How to Invest in an ESG Mutual Fund

To invest in an ESG mutual fund, start by researching and selecting a fund that matches your values and financial goals. Use a trusted investment platform or invest directly through the fund house’s website. Just like any other mutual fund, you can choose to invest via a lump sum investment or set up a Systematic Investment Plan (SIP) for regular contributions. Make sure to regularly review your investment to ensure it aligns with your objectives.

Challenges and Considerations in ESG Investing

ESG mutual funds come with certain challenges and risks that you should know before investing in them. 

 

  • Firstly, ESG reporting is still evolving. So, while one fund might prioritise carbon emissions, another may focus on labour practices. This variation in the approaches of different funds can make it challenging for you to compare funds effectively.  
  • Sometimes, investing ethically can mean not investing in high-performing companies that don’t meet ESG standards. 
  • Often, there is a fear of companies not adhering to their commitments.
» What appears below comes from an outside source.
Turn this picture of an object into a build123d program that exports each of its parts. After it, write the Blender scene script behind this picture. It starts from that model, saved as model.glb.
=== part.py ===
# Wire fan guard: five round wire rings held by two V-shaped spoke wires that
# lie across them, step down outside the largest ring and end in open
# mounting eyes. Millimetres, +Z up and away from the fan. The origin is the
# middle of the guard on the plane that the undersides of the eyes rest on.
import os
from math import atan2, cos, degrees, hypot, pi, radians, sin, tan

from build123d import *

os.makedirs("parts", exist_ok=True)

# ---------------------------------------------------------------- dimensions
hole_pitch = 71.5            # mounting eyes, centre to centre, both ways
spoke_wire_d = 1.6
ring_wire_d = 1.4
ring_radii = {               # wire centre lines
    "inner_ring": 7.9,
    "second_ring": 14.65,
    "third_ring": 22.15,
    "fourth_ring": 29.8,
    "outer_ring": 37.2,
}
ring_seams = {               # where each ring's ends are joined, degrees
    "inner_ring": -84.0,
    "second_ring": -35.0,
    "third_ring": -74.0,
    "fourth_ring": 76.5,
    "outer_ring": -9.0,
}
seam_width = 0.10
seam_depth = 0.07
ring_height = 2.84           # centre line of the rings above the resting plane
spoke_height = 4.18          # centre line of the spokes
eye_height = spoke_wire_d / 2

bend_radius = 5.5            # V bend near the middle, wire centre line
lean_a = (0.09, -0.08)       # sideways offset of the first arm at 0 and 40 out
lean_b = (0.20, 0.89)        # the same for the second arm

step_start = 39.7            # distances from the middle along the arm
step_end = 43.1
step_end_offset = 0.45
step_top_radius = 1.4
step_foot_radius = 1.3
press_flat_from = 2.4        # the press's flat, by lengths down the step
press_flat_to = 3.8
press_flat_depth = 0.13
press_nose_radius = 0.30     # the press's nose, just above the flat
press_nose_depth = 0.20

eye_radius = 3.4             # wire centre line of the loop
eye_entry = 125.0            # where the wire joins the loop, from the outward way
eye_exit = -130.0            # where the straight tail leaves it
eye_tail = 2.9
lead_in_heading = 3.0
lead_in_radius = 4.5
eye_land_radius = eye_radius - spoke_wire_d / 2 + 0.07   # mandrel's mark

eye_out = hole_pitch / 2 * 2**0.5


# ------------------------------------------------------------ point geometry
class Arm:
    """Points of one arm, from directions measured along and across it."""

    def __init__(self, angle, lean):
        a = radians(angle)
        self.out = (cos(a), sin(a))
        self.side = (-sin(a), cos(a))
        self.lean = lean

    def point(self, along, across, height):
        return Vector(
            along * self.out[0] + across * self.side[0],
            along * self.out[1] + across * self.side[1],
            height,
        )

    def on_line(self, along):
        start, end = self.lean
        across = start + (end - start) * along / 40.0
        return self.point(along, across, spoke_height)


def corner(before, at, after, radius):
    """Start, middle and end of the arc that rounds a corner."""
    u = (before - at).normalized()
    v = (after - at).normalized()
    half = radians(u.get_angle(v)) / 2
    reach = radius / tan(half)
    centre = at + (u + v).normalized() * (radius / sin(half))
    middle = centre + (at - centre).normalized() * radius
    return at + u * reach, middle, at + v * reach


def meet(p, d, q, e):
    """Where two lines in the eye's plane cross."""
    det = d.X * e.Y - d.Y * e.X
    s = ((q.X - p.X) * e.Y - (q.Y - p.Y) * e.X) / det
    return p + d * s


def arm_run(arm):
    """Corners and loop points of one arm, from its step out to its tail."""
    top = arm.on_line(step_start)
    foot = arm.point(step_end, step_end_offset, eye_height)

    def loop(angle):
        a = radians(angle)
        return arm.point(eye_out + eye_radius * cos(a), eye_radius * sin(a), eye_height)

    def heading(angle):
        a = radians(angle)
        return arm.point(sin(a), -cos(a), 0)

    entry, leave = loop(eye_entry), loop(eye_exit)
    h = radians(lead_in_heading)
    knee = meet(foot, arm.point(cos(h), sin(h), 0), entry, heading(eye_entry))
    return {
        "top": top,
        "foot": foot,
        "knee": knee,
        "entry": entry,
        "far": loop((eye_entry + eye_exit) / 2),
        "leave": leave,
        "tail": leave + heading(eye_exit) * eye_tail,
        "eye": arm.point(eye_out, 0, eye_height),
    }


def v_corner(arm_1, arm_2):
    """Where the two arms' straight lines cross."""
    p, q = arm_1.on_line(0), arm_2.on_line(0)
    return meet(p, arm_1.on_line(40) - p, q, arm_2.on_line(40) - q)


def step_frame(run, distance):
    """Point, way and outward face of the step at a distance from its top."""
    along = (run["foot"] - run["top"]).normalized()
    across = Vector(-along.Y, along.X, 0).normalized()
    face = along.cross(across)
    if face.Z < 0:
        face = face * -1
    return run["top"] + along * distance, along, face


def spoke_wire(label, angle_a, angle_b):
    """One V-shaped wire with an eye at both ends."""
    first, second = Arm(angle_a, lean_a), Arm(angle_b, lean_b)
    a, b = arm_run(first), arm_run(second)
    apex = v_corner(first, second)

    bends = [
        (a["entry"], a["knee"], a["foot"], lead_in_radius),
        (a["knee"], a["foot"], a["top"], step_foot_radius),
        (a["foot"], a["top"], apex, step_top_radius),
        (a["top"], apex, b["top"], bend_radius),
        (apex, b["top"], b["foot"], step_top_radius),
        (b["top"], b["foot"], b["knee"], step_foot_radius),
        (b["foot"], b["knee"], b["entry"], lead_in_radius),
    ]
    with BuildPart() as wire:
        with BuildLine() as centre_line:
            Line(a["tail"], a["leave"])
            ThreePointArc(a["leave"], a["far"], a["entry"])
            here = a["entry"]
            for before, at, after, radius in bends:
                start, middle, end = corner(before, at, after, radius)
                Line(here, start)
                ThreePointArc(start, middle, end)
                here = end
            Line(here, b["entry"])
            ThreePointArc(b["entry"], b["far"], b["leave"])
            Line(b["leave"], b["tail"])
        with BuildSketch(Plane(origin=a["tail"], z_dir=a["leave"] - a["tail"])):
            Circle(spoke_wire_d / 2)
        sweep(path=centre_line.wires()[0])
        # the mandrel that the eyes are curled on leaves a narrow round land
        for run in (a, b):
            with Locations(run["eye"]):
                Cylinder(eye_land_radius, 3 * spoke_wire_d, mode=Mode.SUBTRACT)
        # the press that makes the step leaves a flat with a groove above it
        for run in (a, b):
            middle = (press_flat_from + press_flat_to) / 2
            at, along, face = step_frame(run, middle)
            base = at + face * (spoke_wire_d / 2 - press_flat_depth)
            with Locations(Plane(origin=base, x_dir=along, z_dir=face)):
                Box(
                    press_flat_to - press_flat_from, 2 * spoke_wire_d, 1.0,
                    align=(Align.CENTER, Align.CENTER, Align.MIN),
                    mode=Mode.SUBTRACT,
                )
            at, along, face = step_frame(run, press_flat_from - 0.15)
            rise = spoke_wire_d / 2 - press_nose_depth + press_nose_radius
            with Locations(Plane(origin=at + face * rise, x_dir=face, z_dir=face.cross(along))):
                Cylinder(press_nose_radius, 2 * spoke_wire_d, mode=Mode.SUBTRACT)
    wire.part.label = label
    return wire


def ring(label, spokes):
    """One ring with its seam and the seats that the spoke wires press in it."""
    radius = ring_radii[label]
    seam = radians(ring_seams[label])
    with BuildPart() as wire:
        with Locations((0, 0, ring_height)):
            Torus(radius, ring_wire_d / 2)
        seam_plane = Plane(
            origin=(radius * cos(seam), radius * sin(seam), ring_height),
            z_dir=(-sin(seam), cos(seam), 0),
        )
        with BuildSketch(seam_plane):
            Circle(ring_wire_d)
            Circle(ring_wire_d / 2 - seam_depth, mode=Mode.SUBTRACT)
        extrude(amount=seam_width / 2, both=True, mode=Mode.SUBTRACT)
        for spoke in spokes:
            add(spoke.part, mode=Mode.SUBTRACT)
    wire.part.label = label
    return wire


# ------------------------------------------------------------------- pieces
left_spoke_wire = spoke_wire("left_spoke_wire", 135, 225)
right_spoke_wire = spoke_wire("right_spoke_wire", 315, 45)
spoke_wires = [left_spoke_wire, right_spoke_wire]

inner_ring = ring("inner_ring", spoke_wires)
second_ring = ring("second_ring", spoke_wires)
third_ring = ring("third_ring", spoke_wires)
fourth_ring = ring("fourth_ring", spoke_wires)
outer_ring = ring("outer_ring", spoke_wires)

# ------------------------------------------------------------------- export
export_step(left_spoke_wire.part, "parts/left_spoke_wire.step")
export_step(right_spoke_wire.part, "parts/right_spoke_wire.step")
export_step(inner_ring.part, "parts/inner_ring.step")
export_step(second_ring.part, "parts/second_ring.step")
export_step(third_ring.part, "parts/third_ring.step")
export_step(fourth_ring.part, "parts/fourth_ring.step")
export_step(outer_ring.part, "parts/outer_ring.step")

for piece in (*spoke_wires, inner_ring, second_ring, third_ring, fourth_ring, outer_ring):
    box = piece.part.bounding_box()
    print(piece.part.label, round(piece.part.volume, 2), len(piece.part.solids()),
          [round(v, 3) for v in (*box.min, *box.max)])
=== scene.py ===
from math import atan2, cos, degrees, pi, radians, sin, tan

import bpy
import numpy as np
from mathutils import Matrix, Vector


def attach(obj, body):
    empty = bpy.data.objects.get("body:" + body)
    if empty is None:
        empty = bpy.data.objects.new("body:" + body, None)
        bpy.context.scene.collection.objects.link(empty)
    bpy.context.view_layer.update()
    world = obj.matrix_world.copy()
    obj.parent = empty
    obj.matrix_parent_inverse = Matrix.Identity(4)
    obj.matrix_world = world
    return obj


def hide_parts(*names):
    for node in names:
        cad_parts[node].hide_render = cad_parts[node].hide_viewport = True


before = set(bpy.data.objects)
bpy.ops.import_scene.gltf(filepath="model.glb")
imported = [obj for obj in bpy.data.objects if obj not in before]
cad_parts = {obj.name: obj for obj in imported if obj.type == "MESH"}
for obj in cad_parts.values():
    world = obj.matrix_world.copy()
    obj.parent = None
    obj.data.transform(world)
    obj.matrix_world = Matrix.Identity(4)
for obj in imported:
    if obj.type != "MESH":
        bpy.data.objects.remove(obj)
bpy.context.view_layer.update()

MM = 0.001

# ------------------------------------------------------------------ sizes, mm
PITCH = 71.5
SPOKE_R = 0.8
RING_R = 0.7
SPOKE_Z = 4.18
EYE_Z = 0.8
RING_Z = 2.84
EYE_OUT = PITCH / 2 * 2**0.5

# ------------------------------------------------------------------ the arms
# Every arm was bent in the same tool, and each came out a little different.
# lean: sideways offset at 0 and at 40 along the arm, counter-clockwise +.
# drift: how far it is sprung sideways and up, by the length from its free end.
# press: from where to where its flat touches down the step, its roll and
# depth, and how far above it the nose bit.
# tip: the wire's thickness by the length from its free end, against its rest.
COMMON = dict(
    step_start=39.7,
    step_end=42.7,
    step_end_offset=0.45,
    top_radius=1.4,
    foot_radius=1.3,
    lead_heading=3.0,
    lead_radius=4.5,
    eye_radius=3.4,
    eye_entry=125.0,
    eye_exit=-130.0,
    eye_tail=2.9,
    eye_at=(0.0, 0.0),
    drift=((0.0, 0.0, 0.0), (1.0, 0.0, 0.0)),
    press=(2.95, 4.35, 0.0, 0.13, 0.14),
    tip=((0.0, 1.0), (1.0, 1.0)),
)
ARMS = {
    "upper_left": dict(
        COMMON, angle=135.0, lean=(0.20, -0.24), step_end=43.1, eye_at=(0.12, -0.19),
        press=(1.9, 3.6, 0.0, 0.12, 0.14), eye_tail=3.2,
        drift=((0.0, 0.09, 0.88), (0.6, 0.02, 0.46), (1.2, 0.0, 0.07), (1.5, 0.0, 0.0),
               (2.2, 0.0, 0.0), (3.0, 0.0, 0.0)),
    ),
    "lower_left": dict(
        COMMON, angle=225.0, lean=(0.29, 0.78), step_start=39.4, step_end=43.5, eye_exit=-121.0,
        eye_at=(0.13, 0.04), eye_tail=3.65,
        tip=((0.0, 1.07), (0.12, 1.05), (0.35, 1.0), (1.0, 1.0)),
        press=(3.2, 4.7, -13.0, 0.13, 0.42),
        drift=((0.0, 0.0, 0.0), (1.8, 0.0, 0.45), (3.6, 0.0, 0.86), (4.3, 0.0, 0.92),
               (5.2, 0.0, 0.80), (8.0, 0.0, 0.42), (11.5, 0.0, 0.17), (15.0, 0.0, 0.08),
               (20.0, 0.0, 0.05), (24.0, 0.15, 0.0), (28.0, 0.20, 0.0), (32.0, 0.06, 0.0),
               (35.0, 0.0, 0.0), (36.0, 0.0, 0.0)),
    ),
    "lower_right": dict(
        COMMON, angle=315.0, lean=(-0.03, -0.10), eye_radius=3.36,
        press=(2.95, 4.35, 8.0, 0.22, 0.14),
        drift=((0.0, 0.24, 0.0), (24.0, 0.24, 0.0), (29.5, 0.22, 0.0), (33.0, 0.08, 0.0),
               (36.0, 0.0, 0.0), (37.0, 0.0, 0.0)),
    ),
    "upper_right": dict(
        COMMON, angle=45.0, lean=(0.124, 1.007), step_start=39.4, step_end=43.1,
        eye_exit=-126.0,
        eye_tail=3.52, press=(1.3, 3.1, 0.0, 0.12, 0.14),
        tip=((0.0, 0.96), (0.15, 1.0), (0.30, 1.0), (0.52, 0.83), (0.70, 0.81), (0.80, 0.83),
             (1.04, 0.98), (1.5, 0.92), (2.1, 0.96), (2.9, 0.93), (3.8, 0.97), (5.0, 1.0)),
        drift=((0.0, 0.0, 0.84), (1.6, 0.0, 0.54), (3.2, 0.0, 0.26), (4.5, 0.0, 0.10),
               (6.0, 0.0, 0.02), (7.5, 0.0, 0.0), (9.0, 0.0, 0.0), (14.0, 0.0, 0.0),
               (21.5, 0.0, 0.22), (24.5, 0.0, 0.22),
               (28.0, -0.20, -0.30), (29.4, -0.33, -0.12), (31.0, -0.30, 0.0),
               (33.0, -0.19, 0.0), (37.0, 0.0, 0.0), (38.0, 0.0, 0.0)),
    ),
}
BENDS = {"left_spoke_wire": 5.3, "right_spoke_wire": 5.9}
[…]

If you invest in ESG funds, you may have to keep an eye on the companies included in your portfolio. This is primarily to ensure that they are adhering to their sustainability commitments. 

 

In the end, remember that if you include ESG mutual funds in your portfolio, you could be contributing to a sustainable future. But, the rewards of this investment will depend on whether you are prioritising sustainability alone or focusing on portfolio returns as well. A smart move would be to carefully check the portfolio composition of an ESG fund before you park your funds in it.